If you find that you're touching the same files often, that is usually a sign that your files are too big and have too many responsibilities. In legacy codebases it can be hard to split them out, but in newer, better architected codebases, refactoring ought to be less of a problem and saves everyone else time merging. Nobody wants to get stuck in a loop of “pull, merge, compile, test, pull merge, compile, test…”

Incidentally, this is one reason the number of advocates for “DevOps" ideas like having a build farm automatically merge and integrate your change for you is growing, even in the game industry (which is often behind the rest of the software industry in some ways). I've never personally worked on a project where we made that work consistently, but some people swear by it, and in a git-based workflow it becomes a lot more useful than it might with something like Perforce.

More on topic, there's certainly a school of thought that has every large component of a project be its own library, with its own (internal) release schedule, and the main “app” is just an integration point. But every time I've personally interacted with submodules it hasn't gone particularly positively and I'm not confident that the extra complexity is really worth it. I've yet to encounter many devs who know how the git submodules commands work, as well, which is a bit of a barrier to entry. If enough people on your team already know how git submodules works, then you can go with that. But there are some pitfalls…

If on the other hand you have a package manager integrated into your build system (eg. something like NuGet), I would expect that to handle things like this for you. It's also (I believe) possible to have your .gitignore ignore a folder with another git repo in it, which would be my preferred solution, because then you can interact with the sub-repo as if it were any other repo, which is more difficult with submodules.
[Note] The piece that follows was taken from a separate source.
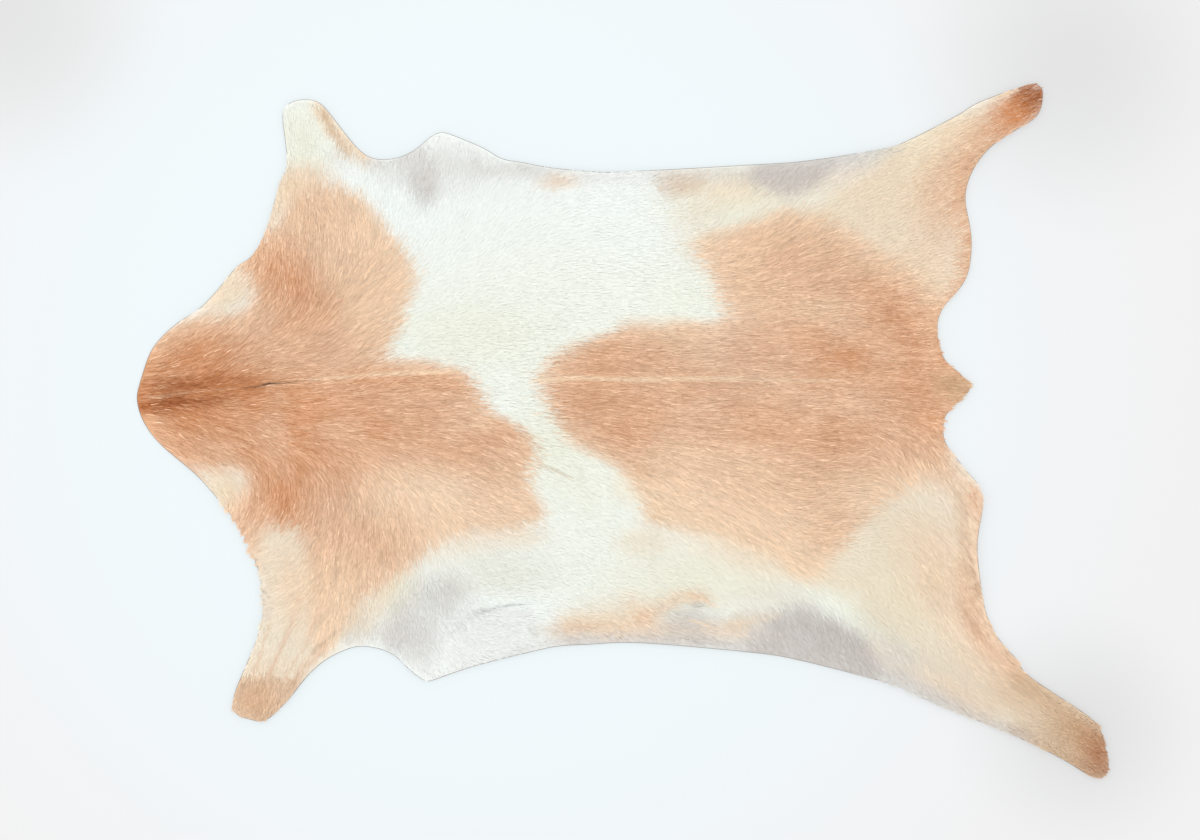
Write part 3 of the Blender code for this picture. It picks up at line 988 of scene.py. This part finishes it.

You can write a build script to populate the folders with the git repos and update them to head.

The important thing here, IMO, is to keep this setup simple so that interacting with it takes as little time as possible, everyone on your team can contribute to maintaining it (eg. force people to learn as few new things as possible), and bad module releases can be reverted quickly. If nobody understands it, then you'll quickly find that one of your team becomes “the build engineer” whose sole responsibility is maintain all this. If you're on a large team you can probably afford that, but on a small team you probably don't, and in both cases the "bus factor" is not great.

My personal feeling is that making merges trivial by aggressively segregating code within the same repository is often going to be simpler than going with a package manager or something like one, at least for small teams.